• Material for this task
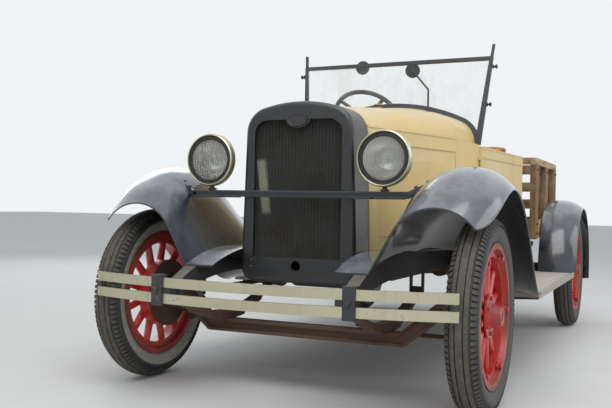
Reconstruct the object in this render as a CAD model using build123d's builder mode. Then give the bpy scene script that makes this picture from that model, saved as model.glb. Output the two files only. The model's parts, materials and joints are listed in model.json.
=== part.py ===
"""Open roadster utility of the late 1920s with a stake bed, right-hand drive, in millimetres.

+X is the car's left, -Y its front and +Z up. The origin is on the ground, in the middle of the
car's length and width. Places along the car are given as distances behind the front axle.
"""

import math
import os

from build123d import *

os.makedirs("parts", exist_ok=True)

# Running clearances
SLIP = 0.3
RUNNING_GAP = 3.0
PANEL_GAP = 6.0

# Wheels and axles
WHEELBASE = 2718.0
TRACK = 1515.0
TYRE_RADIUS = 381.0
TYRE_WIDTH = 118.0
RIM_RADIUS = 278.0
RIM_WIDTH = 100.0
RIM_BASE_RADIUS = 262.0
RIM_WALL = 6.0
FELLOE_INNER_RADIUS = 226.0
FELLOE_WIDTH = 60.0
SPOKES = 12
SPOKE_FOOT_RADIUS = 21.0
SPOKE_TIP_RADIUS = 15.0
SPINDLE_RADIUS = 20.0
HUB_RADIUS = 48.0
HUB_FLANGE_RADIUS = 85.0
HUB_FLANGE_WALL = 8.0
HUB_NOSE_RADIUS = 36.0
HUB_NOSE = 76.0
HUB_TAIL = 60.0
NUT_POCKET_RADIUS = 29.0
NUT_POCKET_DEPTH = 24.0
NUT_RADIUS = 21.0
NUT_THICKNESS = 14.0
DRUM_RADIUS = 150.0
DRUM_WALL = 6.0
DRUM_OPEN_EDGE = 74.0
SPOKE_HALF_WIDTH = 22.0
BACKING_WALL = 5.0

# Overall length, from bumper face to the frame's tail
FRONT_REACH = 515.0
REAR_REACH = 480.0
FRONT_AXLE_Y = (FRONT_REACH - WHEELBASE - REAR_REACH) / 2
REAR_AXLE_Y = FRONT_AXLE_Y + WHEELBASE
WHEEL_X = TRACK / 2
AXLE_Z = TYRE_RADIUS

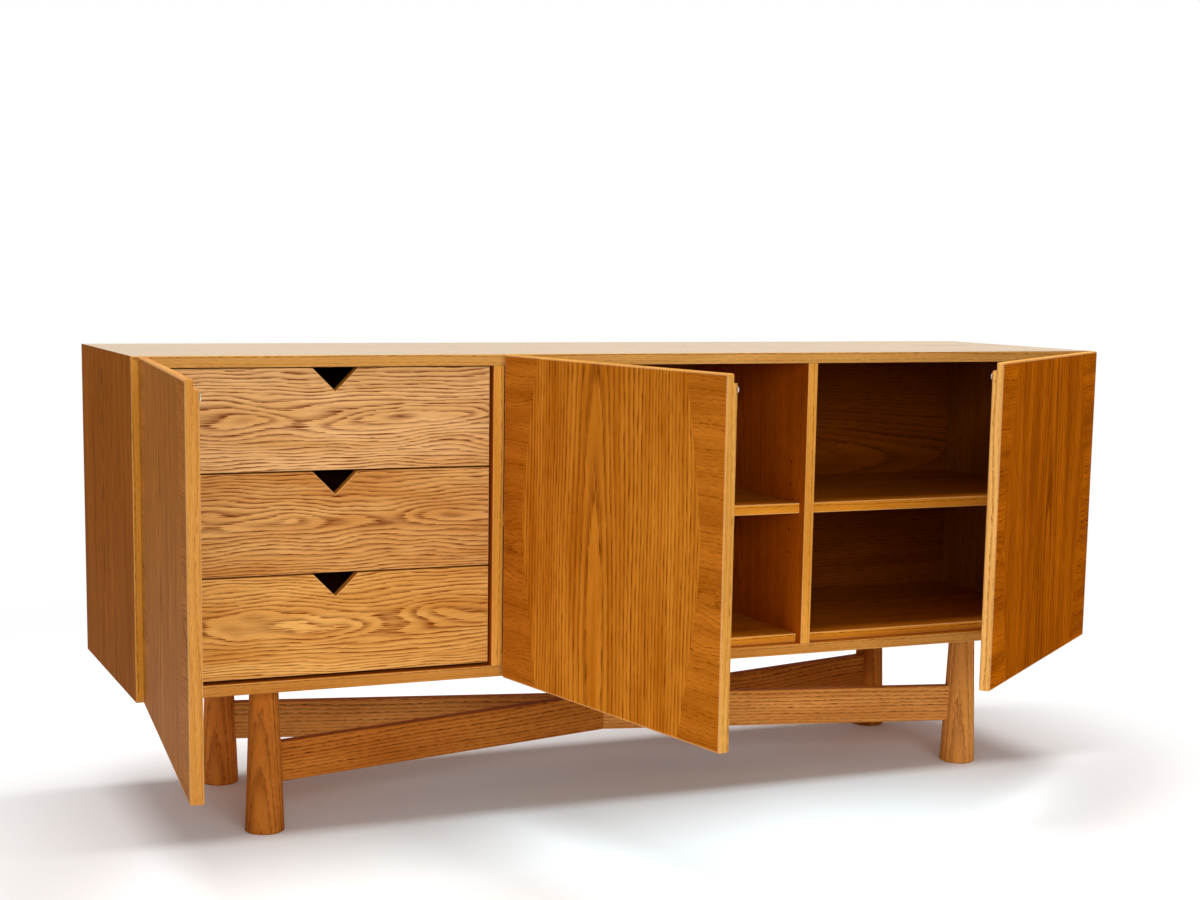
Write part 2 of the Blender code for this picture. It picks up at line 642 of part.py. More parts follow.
stack = INNER_TOP - DRAWER_TOP_GAP - INNER_FLOOR - DRAWER_FOOT_GAP
front_height = (stack - (DRAWER_COUNT - 1) * DRAWER_GAP) / DRAWER_COUNT
for step in range(DRAWER_COUNT):
    drawer_floor = INNER_FLOOR + DRAWER_FOOT_GAP + step * (front_height + DRAWER_GAP)
    make_drawer(DRAWER_COUNT - step, drawer_floor, front_height)
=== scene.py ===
"""Storage cabinet: the oak sideboard dressed and lit.

Metres, +Z up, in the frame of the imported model. Sizes in a wood pattern are in millimetres.
"""
import json
import math

import bmesh
import bpy
from mathutils import Euler, Matrix, Vector


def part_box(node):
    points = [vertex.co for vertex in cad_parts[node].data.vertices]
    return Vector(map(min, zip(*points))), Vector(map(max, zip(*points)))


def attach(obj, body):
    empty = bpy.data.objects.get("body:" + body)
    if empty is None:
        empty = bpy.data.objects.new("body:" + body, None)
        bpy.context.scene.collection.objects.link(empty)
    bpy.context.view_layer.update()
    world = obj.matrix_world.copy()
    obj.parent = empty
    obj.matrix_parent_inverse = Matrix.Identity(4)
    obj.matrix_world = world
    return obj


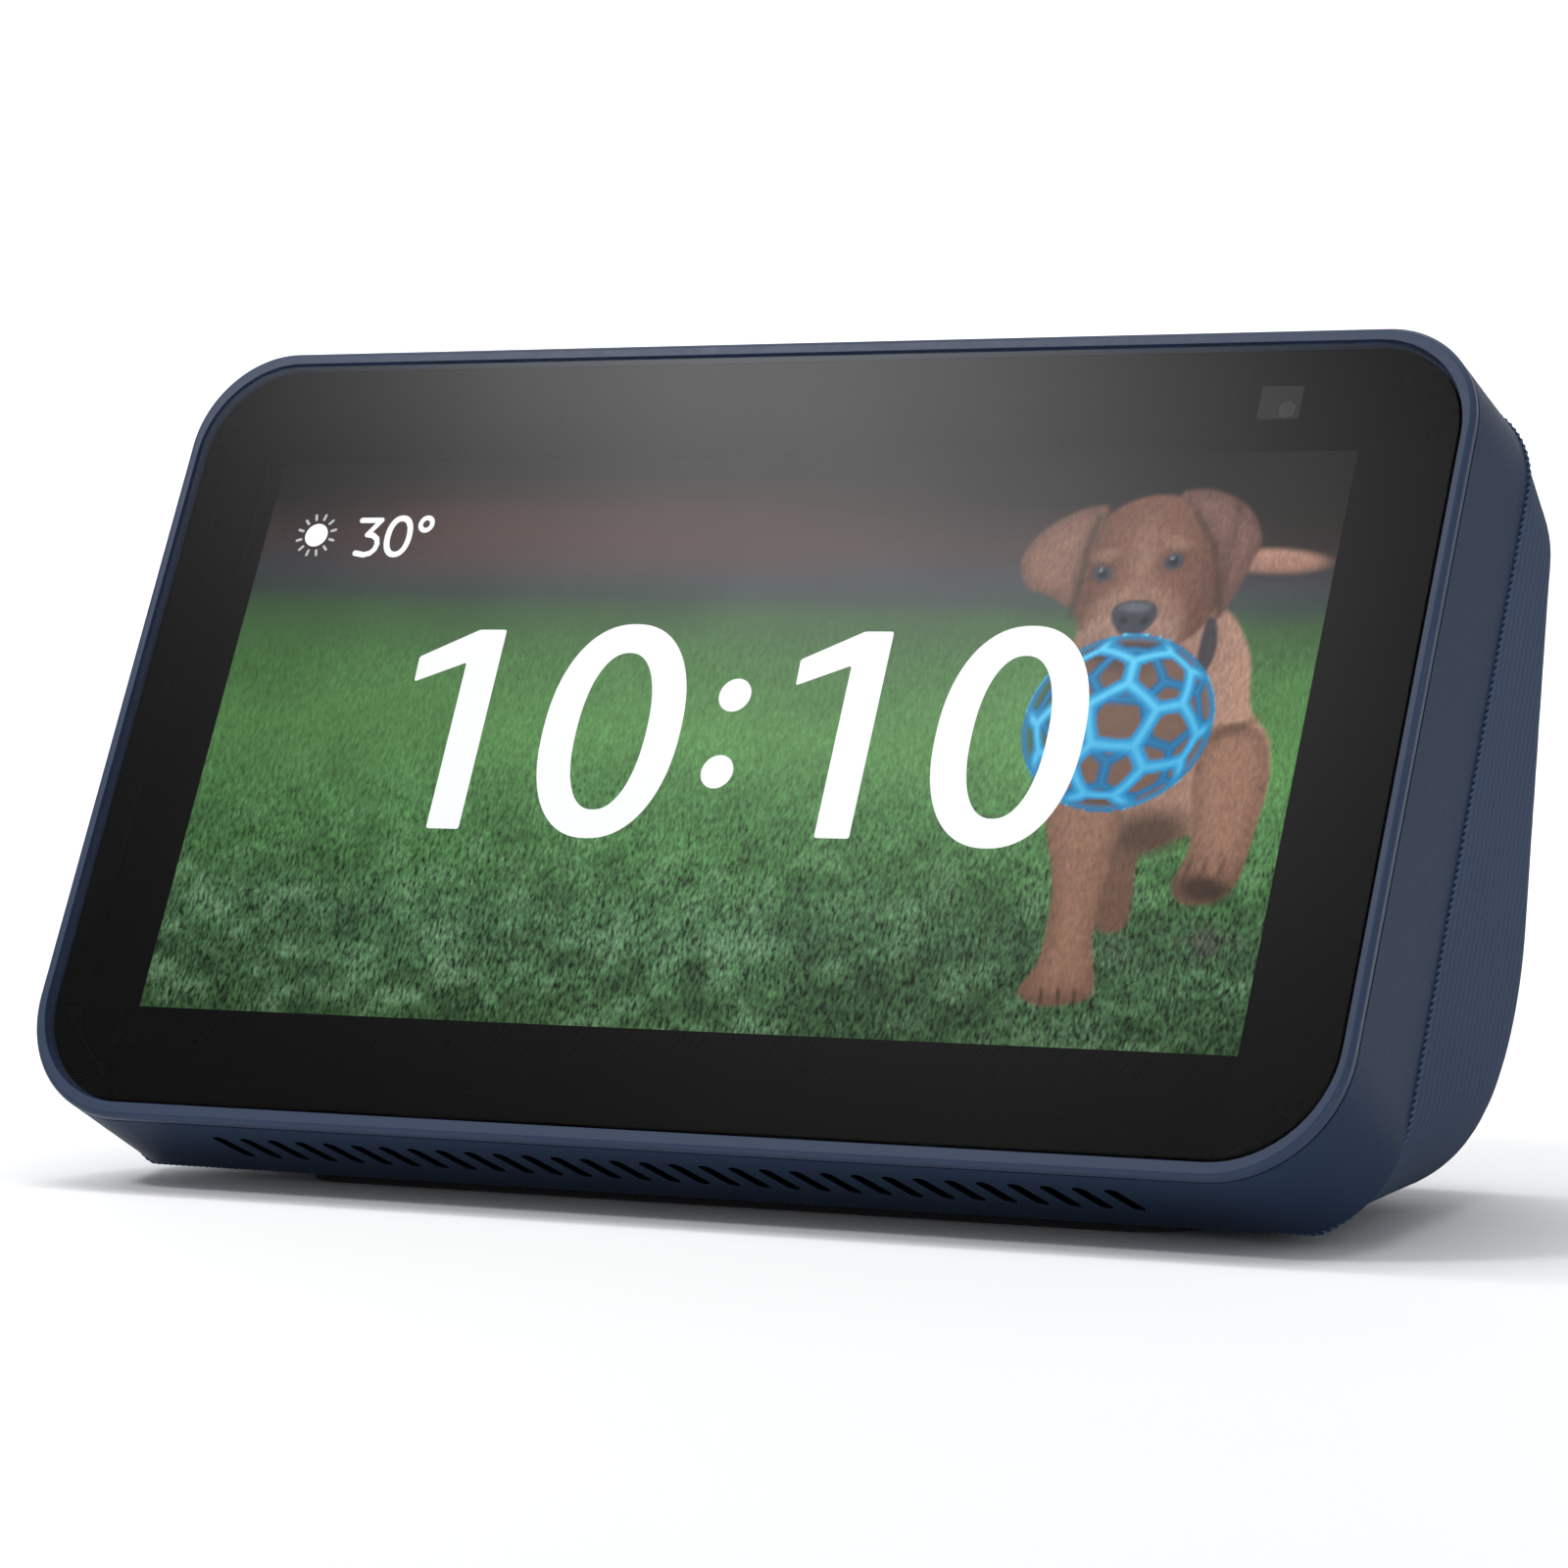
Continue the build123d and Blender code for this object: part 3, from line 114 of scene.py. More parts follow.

• Instructions for the task
Starting from the line with "stack = INNER_TOP" and ending with the final line of the data, quote every line exactly, both ends included.

• Output for this task
stack = INNER_TOP - DRAWER_TOP_GAP - INNER_FLOOR - DRAWER_FOOT_GAP
front_height = (stack - (DRAWER_COUNT - 1) * DRAWER_GAP) / DRAWER_COUNT
for step in range(DRAWER_COUNT):
    drawer_floor = INNER_FLOOR + DRAWER_FOOT_GAP + step * (front_height + DRAWER_GAP)
    make_drawer(DRAWER_COUNT - step, drawer_floor, front_height)
=== scene.py ===
"""Storage cabinet: the oak sideboard dressed and lit.

Metres, +Z up, in the frame of the imported model. Sizes in a wood pattern are in millimetres.
"""
import json
import math

import bmesh
import bpy
from mathutils import Euler, Matrix, Vector


def part_box(node):
    points = [vertex.co for vertex in cad_parts[node].data.vertices]
    return Vector(map(min, zip(*points))), Vector(map(max, zip(*points)))


def attach(obj, body):
    empty = bpy.data.objects.get("body:" + body)
    if empty is None:
        empty = bpy.data.objects.new("body:" + body, None)
        bpy.context.scene.collection.objects.link(empty)
    bpy.context.view_layer.update()
    world = obj.matrix_world.copy()
    obj.parent = empty
    obj.matrix_parent_inverse = Matrix.Identity(4)
    obj.matrix_world = world
    return obj


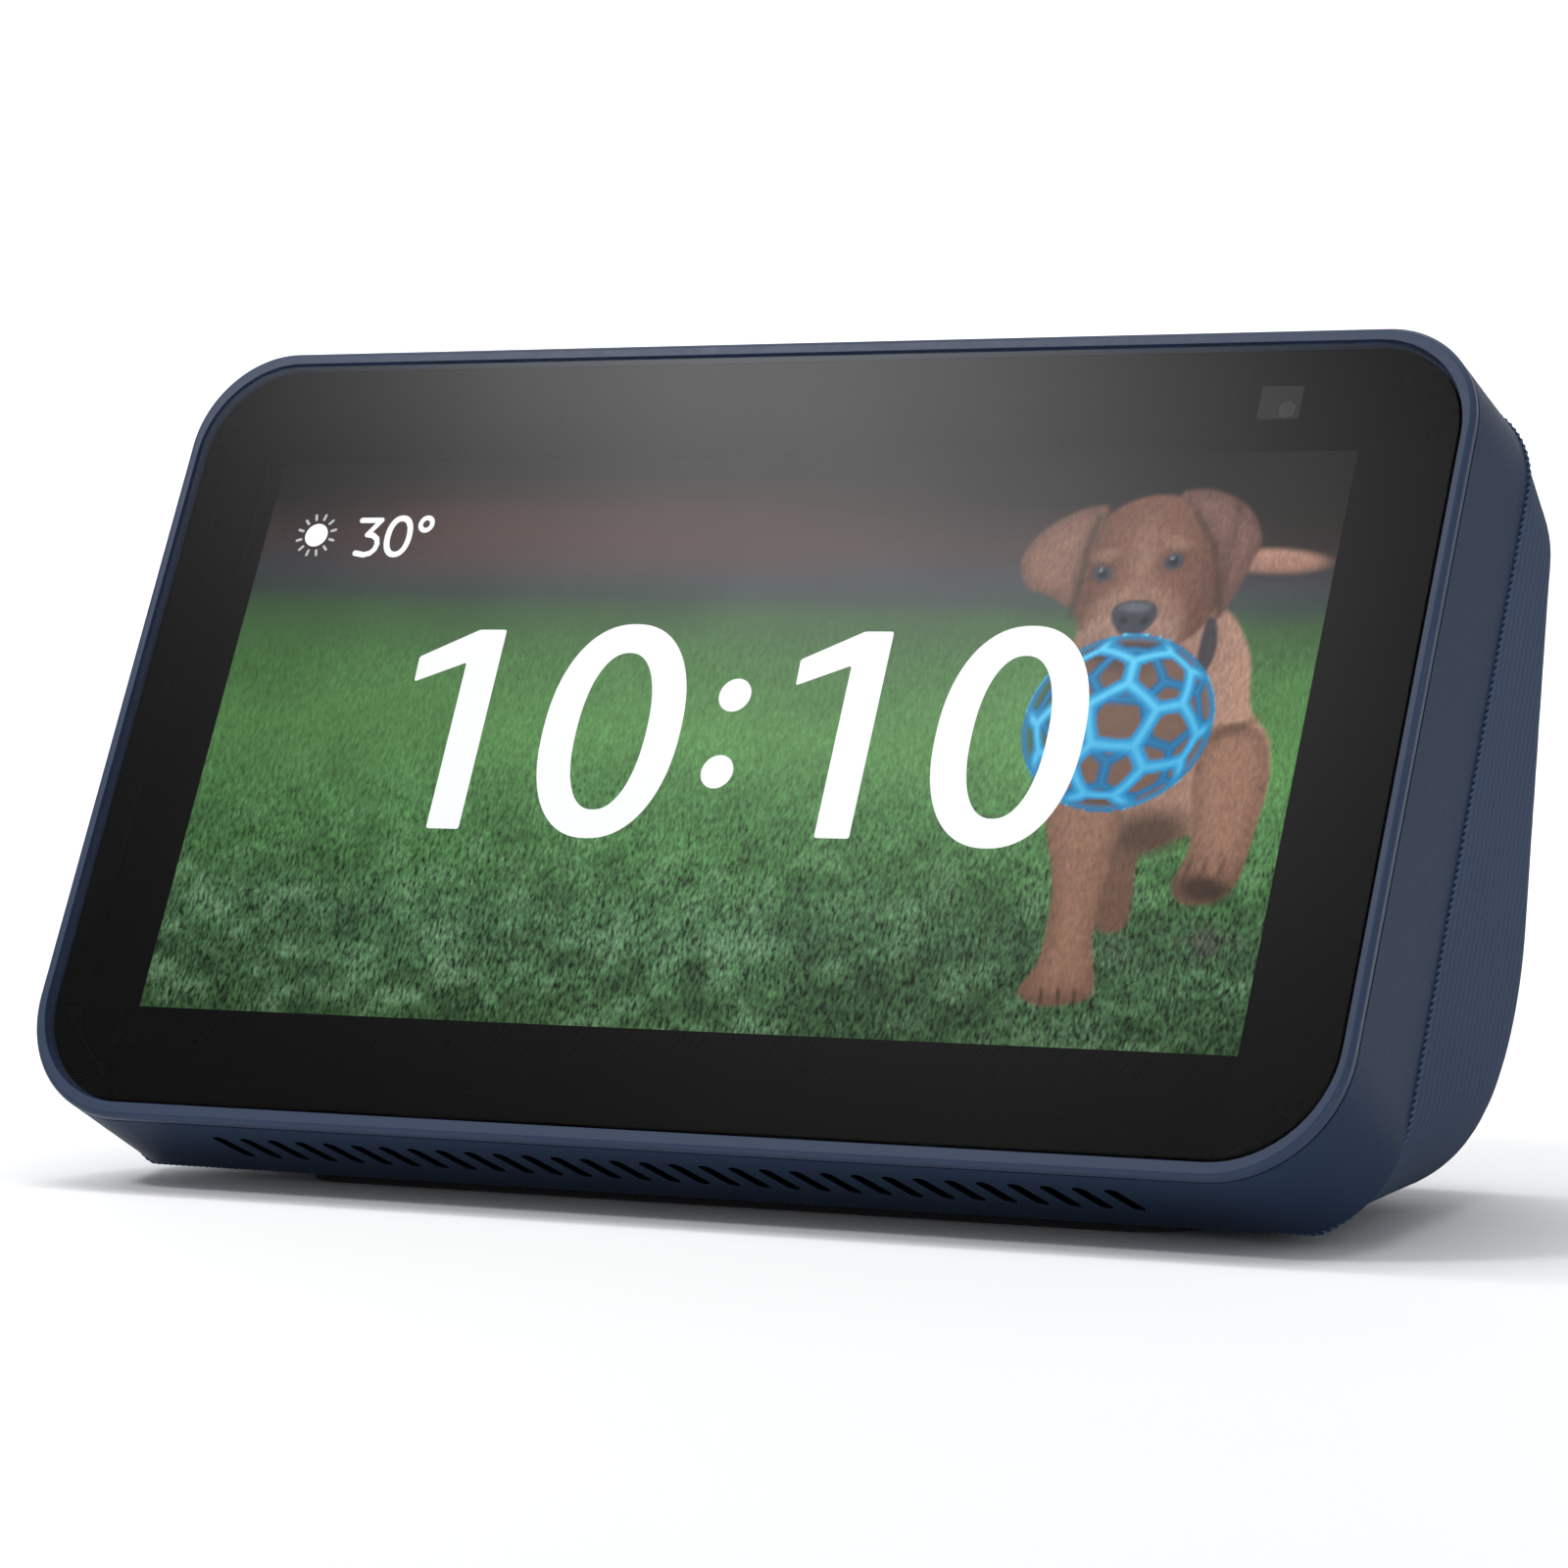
Continue the build123d and Blender code for this object: part 3, from line 114 of scene.py. More parts follow.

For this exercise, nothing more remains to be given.